Her ne kadar Kadı İyâz Zürrî'den İsra'nın peygamberin gönderilmesinden beş
sene sonra olduğunu nakletmiş, Nevevî ve Kurtubî de bu görüşü tercih etmişlerse
de bu görüş tenkid edilmiştir.
Fakat,
Alûsî'nin bu itirazını biz uygun görmüyoruz. Çünkü İsra'da farz kılınan mutlak
namaz değil, beş vakit namazdır. Bundan dolayı ondan önce Müzzemmil Sûresi
tefsirinde geçtiği üzere gece namazının farz olması gibi bir öğle namazının
da farz kılınmış olmasına aykırı düşmez. Kaldı ki, yukarıda zikredilen rivayette
öğle namazı denilmiş, farz olduğu açıkça ifade edilmemiştir. Hz. Ömer'in müslüman
olması ilk olarak açıkça kılındığı rivayet olunan namazın da bu olması gerekir.

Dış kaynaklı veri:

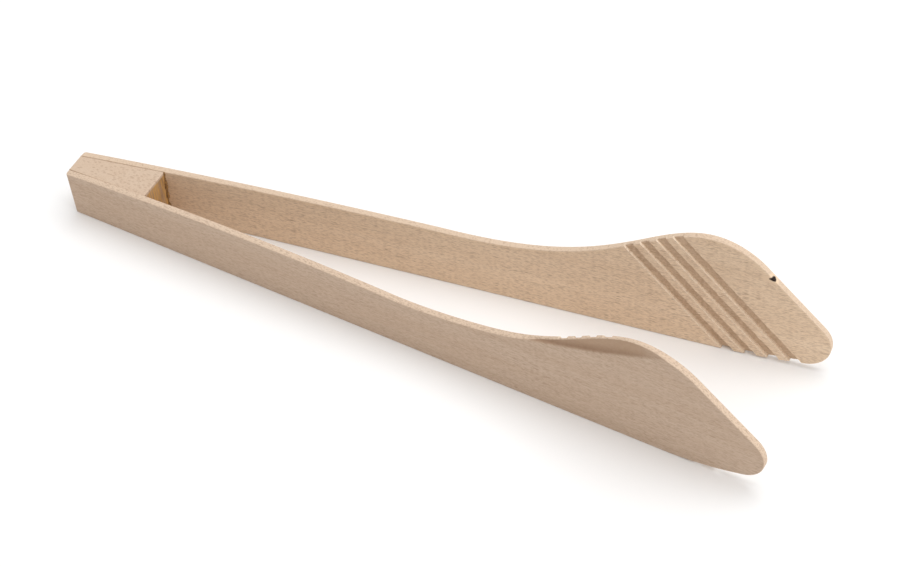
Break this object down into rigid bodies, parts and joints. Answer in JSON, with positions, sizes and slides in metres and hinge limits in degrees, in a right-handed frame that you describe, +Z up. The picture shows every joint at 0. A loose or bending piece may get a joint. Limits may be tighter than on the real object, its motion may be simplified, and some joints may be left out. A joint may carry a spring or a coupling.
{
  "type": "kitchen tongs",
  "caption": "Wooden spring tongs: two thin flat arms glued to a wedge block at the butt, with humped paddle ends and slanted grip grooves on the inner faces.",
  "frame": {"origin": "on the table plane, under the centre of the bounding box", "axes": "+X from the glued butt to the paddle tips, +Y towards the left arm, +Z up"},
  "size_m": [0.2999, 0.0634, 0.0523],
  "materials": {
    "beech_arm": "fine sanded, unfinished beech",
    "beech_block": "fine sanded beech, end grain up",
    "wood_glue": "dried wood glue"
  },
  "bodies": {
    "handle": {"wedge_block": "beech_block", "left_glue_seam": "wood_glue", "right_glue_seam": "wood_glue", "left_arm_root": "beech_arm", "right_arm_root": "beech_arm"},
    "left_arm": {"left_arm_blade": "beech_arm"},
    "right_arm": {"right_arm_blade": "beech_arm"}
  },
  "joints": [
    {"name": "left_arm_flex", "type": "hinge", "parent": "handle", "child": "left_arm", "pos_m": [-0.0735, 0.00973, 0], "axis": [0, 0, 1], "range_deg": [-7.2, 0], "stiffness_Nm_per_rad": 6},
    {"name": "right_arm_flex", "type": "hinge", "parent": "handle", "child": "right_arm", "pos_m": [-0.0735, -0.00973, 0], "axis": [0, 0, 1], "range_deg": [0, 7.2], "stiffness_Nm_per_rad": 6}
  ]
}
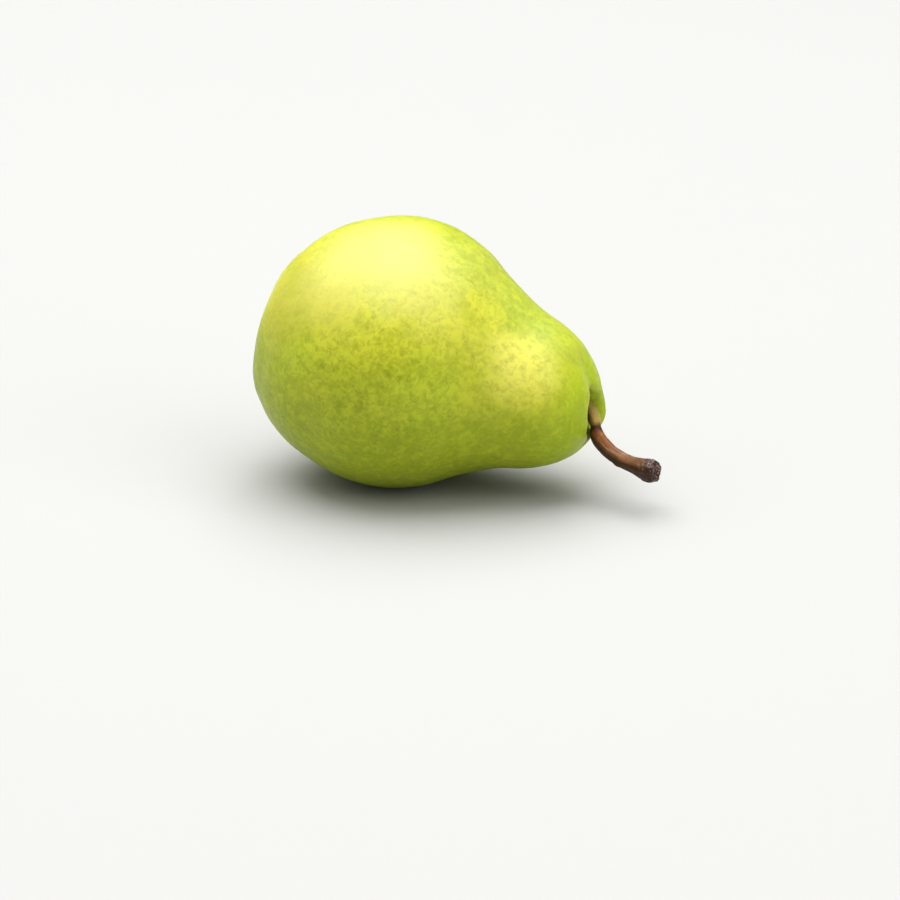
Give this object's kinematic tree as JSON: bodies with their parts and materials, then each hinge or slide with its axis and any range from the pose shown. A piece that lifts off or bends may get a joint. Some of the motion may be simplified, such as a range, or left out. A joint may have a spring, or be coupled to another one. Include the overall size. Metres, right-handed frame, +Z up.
{
  "type": "pear",
  "caption": "Ripe green winter pear lying on its side on a small flat spot, with its curved woody stem and dried calyx.",
  "frame": {"origin": "middle of the small flat spot on the fruit's side that it rests on, on the supporting surface", "axes": "+X level along the pear towards its stem, +Z up, -Y the side whose shoulder the stem's end curls towards"},
  "size_m": [0.1154, 0.0758, 0.0747],
  "materials": {
    "fruit_skin": "thin waxy yellow-green fruit skin with fine darker green dots, satin",
    "stem_wood": "reddish-brown ribbed bark with a fleshy pale foot and a dark rough cut end",
    "dried_calyx": "dry papery dark brown, matt"
  },
  "bodies": {
    "root": {"fruit": "fruit_skin", "stem": "stem_wood", "calyx": "dried_calyx"}
  },
  "joints": []
}
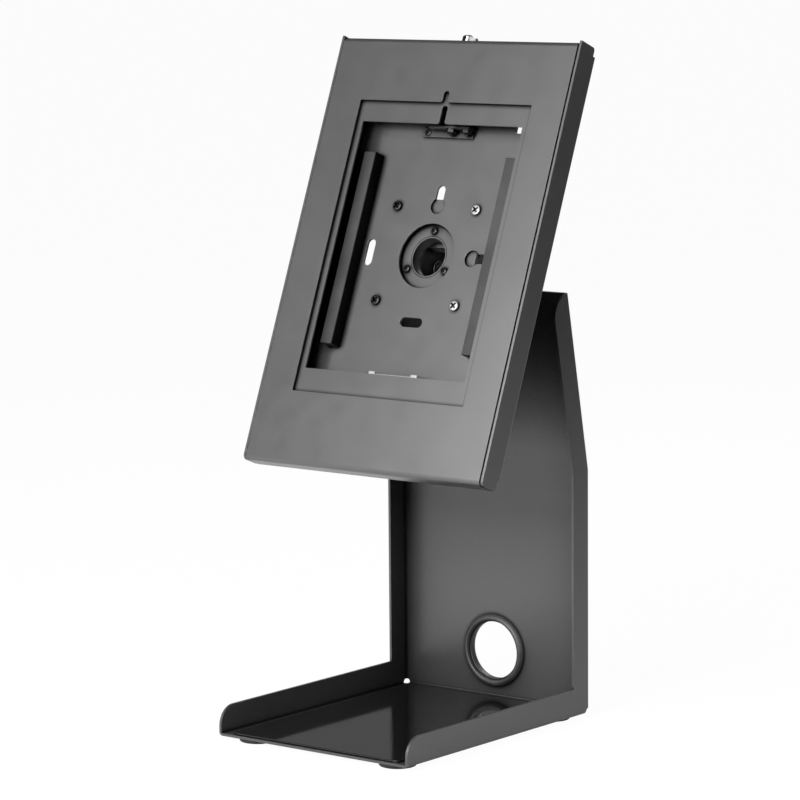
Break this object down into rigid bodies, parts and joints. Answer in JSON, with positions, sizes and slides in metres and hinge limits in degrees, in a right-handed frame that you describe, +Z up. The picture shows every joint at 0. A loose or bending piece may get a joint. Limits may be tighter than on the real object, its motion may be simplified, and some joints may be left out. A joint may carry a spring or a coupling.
{
  "type": "point of sale tablet stand",
  "caption": "Black sheet-steel counter stand with a low tray and a tilting, swivelling, lockable case that frames a tablet screen.",
  "frame": {"origin": "on the counter, under the centre of the stand's footprint", "axes": "+X to the right of the person who reads the screen, +Y away from them towards the post, +Z up"},
  "size_m": [0.228, 0.231, 0.5237],
  "materials": {
    "powder_coat": "black powder coat on sheet steel, fine texture, satin",
    "gloss_liner": "black acrylic sheet, high gloss",
    "black_rubber": "moulded rubber, semi-matte",
    "bar_foam": "dense foam rubber, matte",
    "black_oxide": "black oxide on steel, satin",
    "zinc_plate": "bright zinc plate",
    "lock_chrome": "nickel-chrome plate, polished",
    "nylon": "natural nylon"
  },
  "bodies": {
    "stand": {"stand_frame": "powder_coat", "tray_liner": "gloss_liner", "foot_front_left": "black_rubber", "foot_front_right": "black_rubber", "foot_rear_left": "black_rubber", "foot_rear_right": "black_rubber", "cable_grommet": "black_rubber", "head_bracket": "powder_coat", "bracket_screws": "black_oxide", "bracket_nuts": "zinc_plate", "tilt_bolts": "black_oxide", "tilt_nuts": "black_oxide", "tilt_spring_washers": "zinc_plate", "tilt_friction_washers": "nylon"},
    "tilt_head": {"swivel_hub": "powder_coat", "retaining_ring": "powder_coat", "ring_screws": "black_oxide", "front_swivel_washer": "nylon", "rear_swivel_washer": "nylon", "swivel_stop_pin": "zinc_plate"},
    "case": {"vesa_plate": "powder_coat", "black_vesa_screws": "black_oxide", "zinc_vesa_screws": "zinc_plate", "back_box": "powder_coat", "left_spacer_bar": "bar_foam", "right_spacer_bar": "bar_foam", "lower_saddle": "zinc_plate", "upper_bracket": "powder_coat", "upper_bracket_bolts": "black_oxide", "panel_rivets": "black_oxide", "lock_barrel": "lock_chrome", "lock_nut": "zinc_plate"},
    "cover": {"front_cover": "powder_coat", "insert_plate": "powder_coat", "insert_nuts": "zinc_plate", "lock_catch": "zinc_plate"},
    "lock": {"lock_plug": "lock_chrome", "lock_cam": "zinc_plate", "cam_nut": "zinc_plate"}
  },
  "joints": [
    {"name": "tilt", "type": "hinge", "parent": "stand", "child": "tilt_head", "pos_m": [0, 0.06452, 0.3451], "axis": [1, 0, 0], "range_deg": [-40, 20]},
    {"name": "swivel", "type": "hinge", "parent": "tilt_head", "child": "case", "pos_m": [0, 0.0346, 0.357], "axis": [0, -0.9291, 0.3697], "range_deg": [-90, 90]},
    {"name": "cover_hinge", "type": "hinge", "parent": "case", "child": "cover", "pos_m": [0, -0.03893, 0.20007], "axis": [1, 0, 0], "range_deg": [0, 75]},
    {"name": "lock_turn", "type": "hinge", "parent": "case", "child": "lock", "pos_m": [0, 0.07909, 0.50612], "axis": [0, 0.3697, 0.9291], "range_deg": [0, 90]}
  ]
}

Ancak bu âyetin inme sebebi olan olaydaki namaz öğle namazı olsa bile âyette
de kasdedilen yalnız o namazdır demek doğru olmaz. Çünkü âyet kayıtsızdır.
Şeriata uygun olan herhangi bir namazı kapsar. Gerek farz ve gerek nafile
herhangi bir namazı yasaklamak, namazdan alıkoymak olması itibarıyla bu azgınlık
hükmüne dahildir. Ancak asıl yasak, namazın kendisinden dolayı değil de, namazla
ilgili şartlardan biri itibarıyla olsa o vakit caiz olabilir. Mesela kerahet
vaktinde veya gasbedilmiş bir yerde namaz kılmayı yasaklamak bu hükme girmez.
Çünkü bunları yasaklamak, namazın kendisinden değil, namazın şartlarından
olan zaman ve yerden dolayıdır. Bununla beraber bazıları ihtiyatlı davranarak
bu gibi durumlarda bile yasaktan sakınmış ve yalnız doğruyu açıklamakla yetinmişlerdir.
Nitekim rivayet ediliyor ki: "Hz. Ali (r.a.) namazgâhta Bayram namazından
önce namaz kılan bazı kimseleri gördüğü zaman Resulullah'ı böyle yaparken
görmedim, demiş." Öyle ise neden yasaklamıyorsun denilmesine karşı da uyarması
altına girmekten korkarım. Diğer bir rivayette de bir kulu namaz kılarken
yasaklamayı istemem, fakat onlara Resulullah'tan gördüğümü söylerim demiştir.
Yine bu nükte iledir ki İmam-ı Azam Ebu Hanife (r.a.) Hazretleri, kendisine
İmam Ebu Yusuf: "Namaz kılan rüku'dan başını kaldırırken "Rabbim beni bağışla"
der mi? diye sorduğu zaman "Rabbimiz sana hamd olsun" der, diye cevap vermiş,
açıkça "hayır demez!" dememiştir. Diğer ibadetlerden alıkoymak da namazdan
alıkoymaya kıyas olunur. Bu konuda sözlü yasaklama ile fiilî yasaklama ve
tavırla yasaklama arasında fark da yoktur. Bir insanı meşgul ederek namazdan,
ibadetten alıkoymak da bu hükme girer. O da Ebu Cehil davranışıdır.
10.
"Gördün mü?". Yukarılarda geçtiği üzere gerek bir mef'ule geçişli (müteaddî)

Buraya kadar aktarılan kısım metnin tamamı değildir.